- Theatrical release poster
- Directed by: S. P. Muthuraman
- Written by: Vijay Krishnaraj (dialogues)
- Screenplay by: Sathya Movies story department
- Story by: Radha Veerannan S. Jagadessan Krishna Thamizhagan
- Produced by: R. M. Veerappan G. Thyagarajan
- Starring: Rajinikanth; Chiranjeevi; Sridevi;
- Cinematography: Babu
- Edited by: R. Vittal
- Music by: M. S. Viswanathan
- Production company: Sathya Movies
- Release date: 26 October 1981;
- Running time: 152 minutes
- Country: India
- Language: Tamil

= Ranuva Veeran =

Ranuva Veeran is a 1981 Indian Tamil-language action film directed by S. P. Muthuraman, starring Rajinikanth, Sridevi and Chiranjeevi. It was released on 27 October 1981 on the occasion of Diwali. The film was later dubbed in Hindi as Zulm Ki Zanjeer. Despite starring two popular heroes from Tamil and Telugu cinema, Ranuva Veeran became a box office failure.

== Plot ==

The film opens with Chiranjeevi's character being chased and caught by a group of policemen, but he escapes. Meanwhile, a young soldier Raghu returns to his village, which is known for frequent thefts and murders perpetrated by the mysterious "One-Eyed Man" Chiranjeevi and his gang of thieves. Raghu soon meets Chiranjeevi; the two were once college roommates, but they had since separated. In addition to Chiranjeevi, Raghu reunites with his father, an Orthodox Iyengar who always condemns him, and he finds out that his sister eloped with a man few years before, which he later finds out was none other than the gang leader of the thieves himself, Chiranjeevi.
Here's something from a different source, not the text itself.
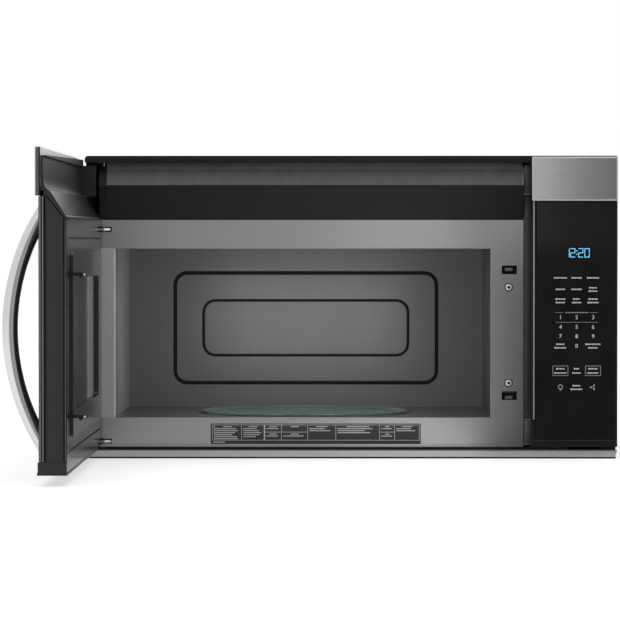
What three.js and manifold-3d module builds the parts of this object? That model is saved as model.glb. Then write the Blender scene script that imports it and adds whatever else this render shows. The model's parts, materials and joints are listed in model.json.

In the end, Chiranjeevi gets shot by his own son.

== Production ==
Producer R. M. Veerappan wrote this script keeping M. G. Ramachandran in mind, but since he was involved with politics, Rajinikanth was chosen instead. Chiranjeevi, who went on to become a megastar and Rajinikanth's counterpart in Telugu cinema acted in a negative role.

== Soundtrack ==
Soundtrack was composed by M. S. Viswanathan and lyrics were written by Pulamaipithan.

Track listing
| No. | Title | Lyrics | Singer(s) | Length |
|---|---|---|---|---|
| 1. | "Malligai Poo" | Muthulingam | Malaysia Vasudevan, Vijayaramani |  |
| 2. | "Sonnalthane Theriyum" | Muthulingam | S. P. Balasubrahmanyam, S. P. Sailaja |  |
| 3. | "Vaarungal" | Vaali | S. P. Balasubramanyam |  |

== Release and reception ==
Ranuva Veeran was released on 27 October 1981 on the occasion of Diwali, along with six other movies, including Andha 7 Naatkal, Keezh Vaanam Sivakkum, Thanneer Thanneer and Tik Tik Tik, it became a box office failure. Nalini Sastry of Kalki praised Babu's cinematography as the film's main highlight while praising Sridevi's performance but felt Chiranjeevi and Thengai Srinivasan were underutilised. She concluded that the film was entertaining till interval then it became boring.